EXERCISE AIM
Your task is to copy the stretch of lines in the records below that begins with the line containing "# Potting: fills" and ends with the line containing "obj.parent = None", exactly as written, with nothing added.

ENTRIES
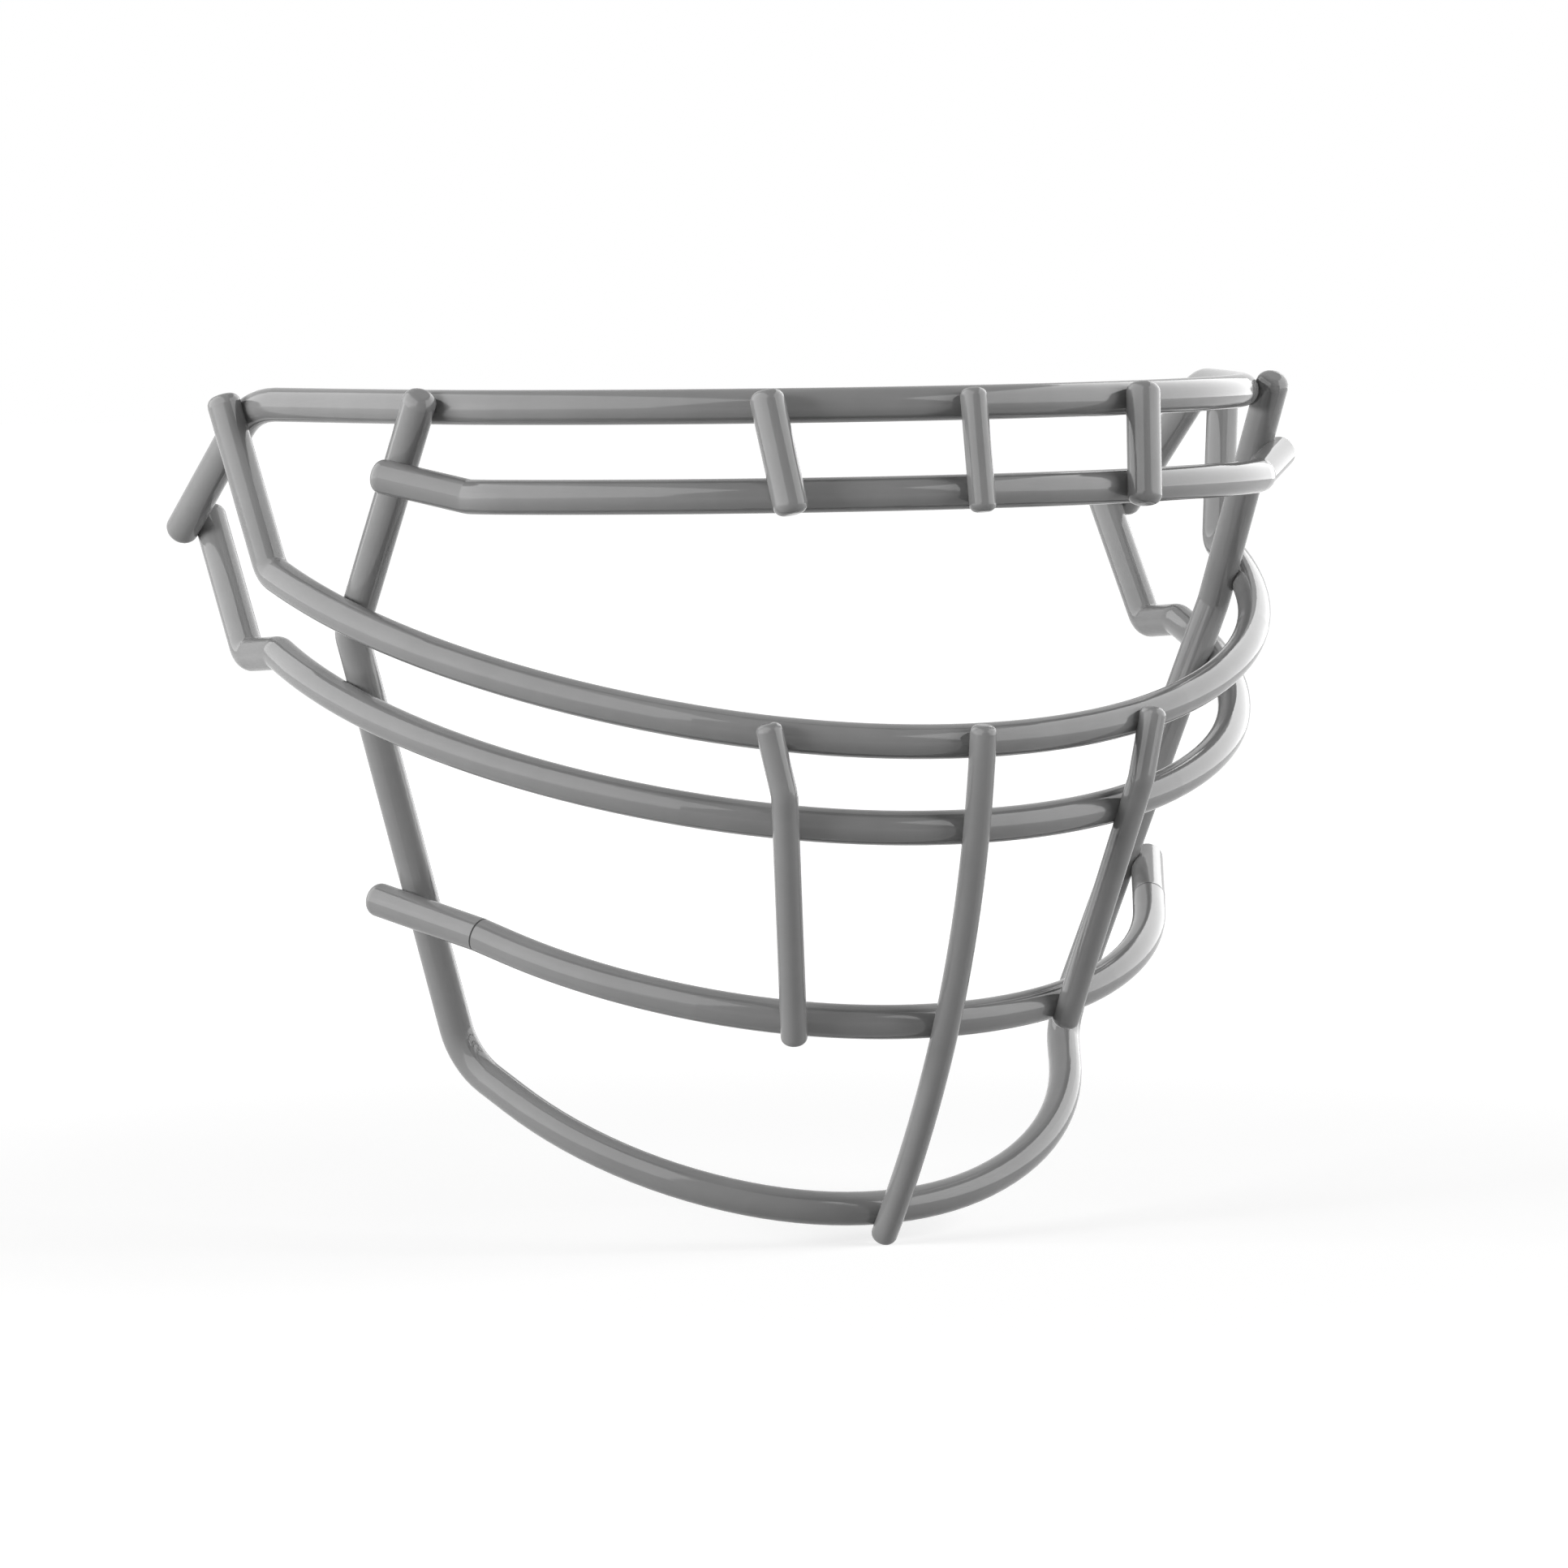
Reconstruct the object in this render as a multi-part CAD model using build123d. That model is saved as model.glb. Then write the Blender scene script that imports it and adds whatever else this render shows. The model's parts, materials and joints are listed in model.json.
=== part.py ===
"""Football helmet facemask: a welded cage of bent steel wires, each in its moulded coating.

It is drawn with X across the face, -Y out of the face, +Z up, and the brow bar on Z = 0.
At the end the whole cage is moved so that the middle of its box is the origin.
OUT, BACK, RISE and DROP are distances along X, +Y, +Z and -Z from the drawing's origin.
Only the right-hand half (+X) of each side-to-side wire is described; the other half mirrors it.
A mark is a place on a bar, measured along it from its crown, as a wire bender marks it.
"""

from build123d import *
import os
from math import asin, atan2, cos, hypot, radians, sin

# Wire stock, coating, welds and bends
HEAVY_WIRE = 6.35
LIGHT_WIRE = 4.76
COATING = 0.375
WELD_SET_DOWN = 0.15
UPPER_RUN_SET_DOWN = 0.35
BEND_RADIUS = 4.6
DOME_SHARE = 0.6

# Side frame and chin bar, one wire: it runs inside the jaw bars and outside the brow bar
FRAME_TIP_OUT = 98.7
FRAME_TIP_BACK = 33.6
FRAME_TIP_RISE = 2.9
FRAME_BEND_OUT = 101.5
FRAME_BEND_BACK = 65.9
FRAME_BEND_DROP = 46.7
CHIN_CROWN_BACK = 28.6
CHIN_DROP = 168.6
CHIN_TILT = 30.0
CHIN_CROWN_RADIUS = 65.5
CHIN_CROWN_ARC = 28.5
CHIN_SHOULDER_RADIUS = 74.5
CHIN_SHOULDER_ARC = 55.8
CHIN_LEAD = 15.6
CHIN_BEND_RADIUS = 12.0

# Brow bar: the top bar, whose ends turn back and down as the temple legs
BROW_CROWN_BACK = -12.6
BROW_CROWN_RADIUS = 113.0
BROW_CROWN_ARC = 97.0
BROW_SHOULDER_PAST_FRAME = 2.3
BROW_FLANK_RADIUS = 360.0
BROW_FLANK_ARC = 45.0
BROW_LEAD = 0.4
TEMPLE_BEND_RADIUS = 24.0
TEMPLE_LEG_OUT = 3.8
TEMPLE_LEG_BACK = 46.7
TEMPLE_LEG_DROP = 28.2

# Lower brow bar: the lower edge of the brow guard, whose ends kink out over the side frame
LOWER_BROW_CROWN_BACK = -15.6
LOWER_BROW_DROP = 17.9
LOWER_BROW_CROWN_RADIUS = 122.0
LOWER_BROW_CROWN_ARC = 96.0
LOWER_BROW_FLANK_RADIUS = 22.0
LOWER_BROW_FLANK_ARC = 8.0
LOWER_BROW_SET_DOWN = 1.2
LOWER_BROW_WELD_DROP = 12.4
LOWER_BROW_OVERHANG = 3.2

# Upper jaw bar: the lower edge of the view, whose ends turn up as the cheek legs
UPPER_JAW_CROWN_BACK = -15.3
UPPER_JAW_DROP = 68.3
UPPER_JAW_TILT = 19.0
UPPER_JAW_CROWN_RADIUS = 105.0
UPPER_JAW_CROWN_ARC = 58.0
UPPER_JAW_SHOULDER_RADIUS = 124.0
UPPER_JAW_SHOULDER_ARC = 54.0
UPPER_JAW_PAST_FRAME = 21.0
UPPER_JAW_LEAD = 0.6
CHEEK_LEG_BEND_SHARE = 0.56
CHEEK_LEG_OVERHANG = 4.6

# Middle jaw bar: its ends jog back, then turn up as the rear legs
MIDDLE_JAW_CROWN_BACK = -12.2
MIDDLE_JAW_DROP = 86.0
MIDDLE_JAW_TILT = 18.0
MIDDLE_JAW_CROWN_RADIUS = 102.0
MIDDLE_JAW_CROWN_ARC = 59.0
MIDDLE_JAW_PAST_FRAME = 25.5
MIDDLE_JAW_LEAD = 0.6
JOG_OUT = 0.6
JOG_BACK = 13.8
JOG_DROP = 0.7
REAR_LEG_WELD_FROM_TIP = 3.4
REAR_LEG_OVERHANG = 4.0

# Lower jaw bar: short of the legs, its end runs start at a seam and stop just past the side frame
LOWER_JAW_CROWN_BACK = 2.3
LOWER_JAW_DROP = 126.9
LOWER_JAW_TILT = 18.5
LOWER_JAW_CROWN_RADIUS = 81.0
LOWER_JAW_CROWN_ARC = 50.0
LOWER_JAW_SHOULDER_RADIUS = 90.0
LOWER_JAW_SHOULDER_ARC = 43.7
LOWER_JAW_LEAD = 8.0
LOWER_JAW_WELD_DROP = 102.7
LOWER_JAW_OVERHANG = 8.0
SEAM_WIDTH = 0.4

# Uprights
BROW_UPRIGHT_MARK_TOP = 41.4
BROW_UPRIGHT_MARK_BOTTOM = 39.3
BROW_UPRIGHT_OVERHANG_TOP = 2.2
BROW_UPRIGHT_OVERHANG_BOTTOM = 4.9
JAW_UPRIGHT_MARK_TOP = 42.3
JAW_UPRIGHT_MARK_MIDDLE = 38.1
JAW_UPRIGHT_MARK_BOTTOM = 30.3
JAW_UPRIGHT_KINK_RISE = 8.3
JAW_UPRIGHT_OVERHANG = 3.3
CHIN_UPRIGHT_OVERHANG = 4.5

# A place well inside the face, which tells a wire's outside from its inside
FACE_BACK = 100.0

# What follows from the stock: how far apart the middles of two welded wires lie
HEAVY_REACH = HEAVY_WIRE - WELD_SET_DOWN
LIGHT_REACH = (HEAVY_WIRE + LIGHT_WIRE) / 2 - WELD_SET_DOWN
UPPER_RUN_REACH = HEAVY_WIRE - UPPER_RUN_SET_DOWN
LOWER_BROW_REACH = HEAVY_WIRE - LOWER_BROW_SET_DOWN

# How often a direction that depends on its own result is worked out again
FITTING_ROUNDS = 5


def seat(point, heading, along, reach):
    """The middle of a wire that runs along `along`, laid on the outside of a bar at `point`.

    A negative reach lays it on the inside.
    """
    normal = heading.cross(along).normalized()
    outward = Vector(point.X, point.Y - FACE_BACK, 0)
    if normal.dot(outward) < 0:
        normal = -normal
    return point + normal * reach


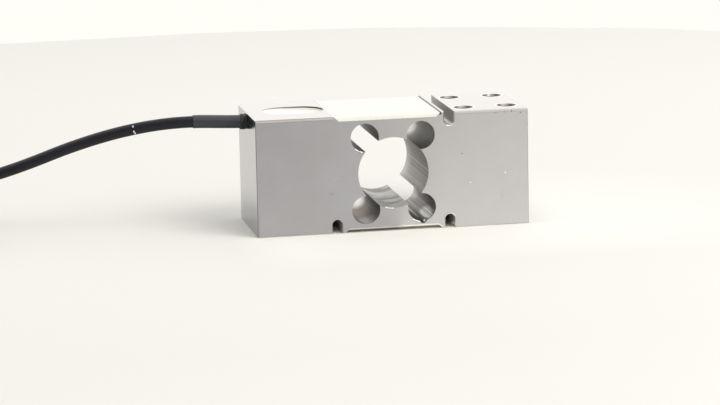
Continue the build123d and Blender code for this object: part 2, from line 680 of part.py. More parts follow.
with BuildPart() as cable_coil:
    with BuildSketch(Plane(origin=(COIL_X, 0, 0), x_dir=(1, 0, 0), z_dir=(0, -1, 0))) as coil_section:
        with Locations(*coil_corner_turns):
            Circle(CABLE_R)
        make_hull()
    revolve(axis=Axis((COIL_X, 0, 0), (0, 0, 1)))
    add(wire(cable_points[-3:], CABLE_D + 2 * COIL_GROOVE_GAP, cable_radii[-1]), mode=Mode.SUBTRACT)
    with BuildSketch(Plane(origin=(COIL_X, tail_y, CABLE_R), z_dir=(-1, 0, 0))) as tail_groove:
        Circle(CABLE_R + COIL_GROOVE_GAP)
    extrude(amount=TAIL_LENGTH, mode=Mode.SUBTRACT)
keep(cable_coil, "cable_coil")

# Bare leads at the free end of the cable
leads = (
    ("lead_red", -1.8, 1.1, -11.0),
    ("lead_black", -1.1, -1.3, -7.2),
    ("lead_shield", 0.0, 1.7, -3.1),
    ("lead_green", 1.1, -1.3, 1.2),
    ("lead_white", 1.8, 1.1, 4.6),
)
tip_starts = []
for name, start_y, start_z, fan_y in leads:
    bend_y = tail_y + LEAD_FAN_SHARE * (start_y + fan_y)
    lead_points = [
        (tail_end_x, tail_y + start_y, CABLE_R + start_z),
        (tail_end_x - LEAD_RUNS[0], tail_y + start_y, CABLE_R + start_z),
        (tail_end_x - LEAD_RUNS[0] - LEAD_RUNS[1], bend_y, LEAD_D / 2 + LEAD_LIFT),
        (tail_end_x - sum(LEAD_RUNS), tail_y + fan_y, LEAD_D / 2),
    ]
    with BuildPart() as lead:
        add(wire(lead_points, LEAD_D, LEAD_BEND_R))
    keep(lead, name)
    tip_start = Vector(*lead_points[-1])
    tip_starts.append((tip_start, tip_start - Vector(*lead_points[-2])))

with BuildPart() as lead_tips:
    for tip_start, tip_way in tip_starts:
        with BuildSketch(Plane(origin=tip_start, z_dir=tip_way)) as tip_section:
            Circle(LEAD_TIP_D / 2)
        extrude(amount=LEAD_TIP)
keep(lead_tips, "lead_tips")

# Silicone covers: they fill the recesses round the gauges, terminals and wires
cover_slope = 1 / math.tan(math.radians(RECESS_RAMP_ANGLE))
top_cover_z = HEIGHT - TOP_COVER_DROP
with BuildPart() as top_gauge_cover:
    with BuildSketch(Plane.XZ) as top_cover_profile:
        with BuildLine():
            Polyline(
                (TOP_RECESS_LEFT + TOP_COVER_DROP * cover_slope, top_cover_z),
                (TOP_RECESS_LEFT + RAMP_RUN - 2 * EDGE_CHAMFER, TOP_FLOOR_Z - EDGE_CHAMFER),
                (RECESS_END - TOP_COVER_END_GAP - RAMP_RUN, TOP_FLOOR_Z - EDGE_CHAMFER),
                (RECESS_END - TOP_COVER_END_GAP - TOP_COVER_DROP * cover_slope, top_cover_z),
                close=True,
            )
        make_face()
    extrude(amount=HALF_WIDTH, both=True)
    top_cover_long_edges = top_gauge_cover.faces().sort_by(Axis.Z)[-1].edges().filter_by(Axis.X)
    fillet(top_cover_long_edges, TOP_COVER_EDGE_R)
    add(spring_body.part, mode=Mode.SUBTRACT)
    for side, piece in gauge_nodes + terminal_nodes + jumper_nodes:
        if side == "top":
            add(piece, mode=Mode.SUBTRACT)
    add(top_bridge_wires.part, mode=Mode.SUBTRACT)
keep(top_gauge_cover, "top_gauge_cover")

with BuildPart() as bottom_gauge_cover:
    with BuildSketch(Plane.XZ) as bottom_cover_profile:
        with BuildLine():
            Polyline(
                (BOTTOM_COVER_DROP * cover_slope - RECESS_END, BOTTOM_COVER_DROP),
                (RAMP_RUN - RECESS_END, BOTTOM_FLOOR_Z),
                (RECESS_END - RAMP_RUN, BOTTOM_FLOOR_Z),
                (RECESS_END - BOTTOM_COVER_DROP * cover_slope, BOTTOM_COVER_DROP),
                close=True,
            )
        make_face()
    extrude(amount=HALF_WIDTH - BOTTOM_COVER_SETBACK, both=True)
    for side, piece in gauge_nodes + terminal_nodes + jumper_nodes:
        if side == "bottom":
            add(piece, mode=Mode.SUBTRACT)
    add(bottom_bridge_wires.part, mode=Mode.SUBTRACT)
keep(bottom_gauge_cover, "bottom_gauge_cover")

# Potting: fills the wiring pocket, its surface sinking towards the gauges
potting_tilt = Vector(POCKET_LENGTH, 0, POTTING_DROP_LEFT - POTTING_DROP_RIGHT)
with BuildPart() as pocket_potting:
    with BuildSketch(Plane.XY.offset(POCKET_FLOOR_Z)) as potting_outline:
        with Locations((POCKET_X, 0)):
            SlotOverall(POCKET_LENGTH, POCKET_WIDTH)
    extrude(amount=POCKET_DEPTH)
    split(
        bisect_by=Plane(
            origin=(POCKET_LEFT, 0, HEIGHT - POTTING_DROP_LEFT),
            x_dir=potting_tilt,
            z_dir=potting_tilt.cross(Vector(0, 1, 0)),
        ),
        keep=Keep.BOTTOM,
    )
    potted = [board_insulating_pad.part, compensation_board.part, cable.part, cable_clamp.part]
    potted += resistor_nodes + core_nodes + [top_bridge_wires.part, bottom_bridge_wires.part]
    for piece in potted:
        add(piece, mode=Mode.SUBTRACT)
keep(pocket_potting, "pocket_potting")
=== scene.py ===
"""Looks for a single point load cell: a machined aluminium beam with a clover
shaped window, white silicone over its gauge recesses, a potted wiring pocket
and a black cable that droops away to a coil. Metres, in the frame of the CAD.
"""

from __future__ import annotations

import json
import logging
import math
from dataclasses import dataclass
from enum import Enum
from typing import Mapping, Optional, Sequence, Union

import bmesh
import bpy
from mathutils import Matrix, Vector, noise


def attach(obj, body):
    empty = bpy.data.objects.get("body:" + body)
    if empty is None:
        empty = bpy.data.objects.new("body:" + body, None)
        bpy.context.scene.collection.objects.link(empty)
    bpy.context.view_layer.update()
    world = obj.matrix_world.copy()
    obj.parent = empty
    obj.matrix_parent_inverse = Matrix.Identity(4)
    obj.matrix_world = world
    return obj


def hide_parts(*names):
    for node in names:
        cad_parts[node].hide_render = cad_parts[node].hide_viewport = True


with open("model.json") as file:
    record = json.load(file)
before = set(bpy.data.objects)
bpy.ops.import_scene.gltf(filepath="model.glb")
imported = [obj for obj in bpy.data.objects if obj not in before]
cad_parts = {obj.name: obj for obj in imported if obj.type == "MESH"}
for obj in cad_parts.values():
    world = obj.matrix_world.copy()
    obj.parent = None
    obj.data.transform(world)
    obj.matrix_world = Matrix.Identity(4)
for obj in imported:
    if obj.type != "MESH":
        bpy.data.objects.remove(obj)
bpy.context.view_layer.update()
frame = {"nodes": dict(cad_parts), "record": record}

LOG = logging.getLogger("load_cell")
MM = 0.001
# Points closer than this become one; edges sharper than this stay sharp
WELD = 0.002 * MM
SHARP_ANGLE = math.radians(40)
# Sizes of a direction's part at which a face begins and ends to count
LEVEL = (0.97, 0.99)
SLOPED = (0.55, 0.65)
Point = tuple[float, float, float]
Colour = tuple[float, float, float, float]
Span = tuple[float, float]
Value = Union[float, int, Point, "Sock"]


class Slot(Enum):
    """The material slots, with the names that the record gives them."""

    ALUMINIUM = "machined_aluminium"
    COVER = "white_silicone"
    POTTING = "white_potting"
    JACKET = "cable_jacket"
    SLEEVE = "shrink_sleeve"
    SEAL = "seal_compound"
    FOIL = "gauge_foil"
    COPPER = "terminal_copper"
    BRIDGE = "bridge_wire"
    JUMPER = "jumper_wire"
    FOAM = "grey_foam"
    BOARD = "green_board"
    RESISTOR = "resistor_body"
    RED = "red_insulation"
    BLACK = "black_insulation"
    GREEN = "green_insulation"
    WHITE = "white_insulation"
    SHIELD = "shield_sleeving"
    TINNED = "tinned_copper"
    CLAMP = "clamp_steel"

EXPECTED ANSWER
# Potting: fills the wiring pocket, its surface sinking towards the gauges
potting_tilt = Vector(POCKET_LENGTH, 0, POTTING_DROP_LEFT - POTTING_DROP_RIGHT)
with BuildPart() as pocket_potting:
    with BuildSketch(Plane.XY.offset(POCKET_FLOOR_Z)) as potting_outline:
        with Locations((POCKET_X, 0)):
            SlotOverall(POCKET_LENGTH, POCKET_WIDTH)
    extrude(amount=POCKET_DEPTH)
    split(
        bisect_by=Plane(
            origin=(POCKET_LEFT, 0, HEIGHT - POTTING_DROP_LEFT),
            x_dir=potting_tilt,
            z_dir=potting_tilt.cross(Vector(0, 1, 0)),
        ),
        keep=Keep.BOTTOM,
    )
    potted = [board_insulating_pad.part, compensation_board.part, cable.part, cable_clamp.part]
    potted += resistor_nodes + core_nodes + [top_bridge_wires.part, bottom_bridge_wires.part]
    for piece in potted:
        add(piece, mode=Mode.SUBTRACT)
keep(pocket_potting, "pocket_potting")
=== scene.py ===
"""Looks for a single point load cell: a machined aluminium beam with a clover
shaped window, white silicone over its gauge recesses, a potted wiring pocket
and a black cable that droops away to a coil. Metres, in the frame of the CAD.
"""

from __future__ import annotations

import json
import logging
import math
from dataclasses import dataclass
from enum import Enum
from typing import Mapping, Optional, Sequence, Union

import bmesh
import bpy
from mathutils import Matrix, Vector, noise


def attach(obj, body):
    empty = bpy.data.objects.get("body:" + body)
    if empty is None:
        empty = bpy.data.objects.new("body:" + body, None)
        bpy.context.scene.collection.objects.link(empty)
    bpy.context.view_layer.update()
    world = obj.matrix_world.copy()
    obj.parent = empty
    obj.matrix_parent_inverse = Matrix.Identity(4)
    obj.matrix_world = world
    return obj


def hide_parts(*names):
    for node in names:
        cad_parts[node].hide_render = cad_parts[node].hide_viewport = True


with open("model.json") as file:
    record = json.load(file)
before = set(bpy.data.objects)
bpy.ops.import_scene.gltf(filepath="model.glb")
imported = [obj for obj in bpy.data.objects if obj not in before]
cad_parts = {obj.name: obj for obj in imported if obj.type == "MESH"}
for obj in cad_parts.values():
    world = obj.matrix_world.copy()
    obj.parent = None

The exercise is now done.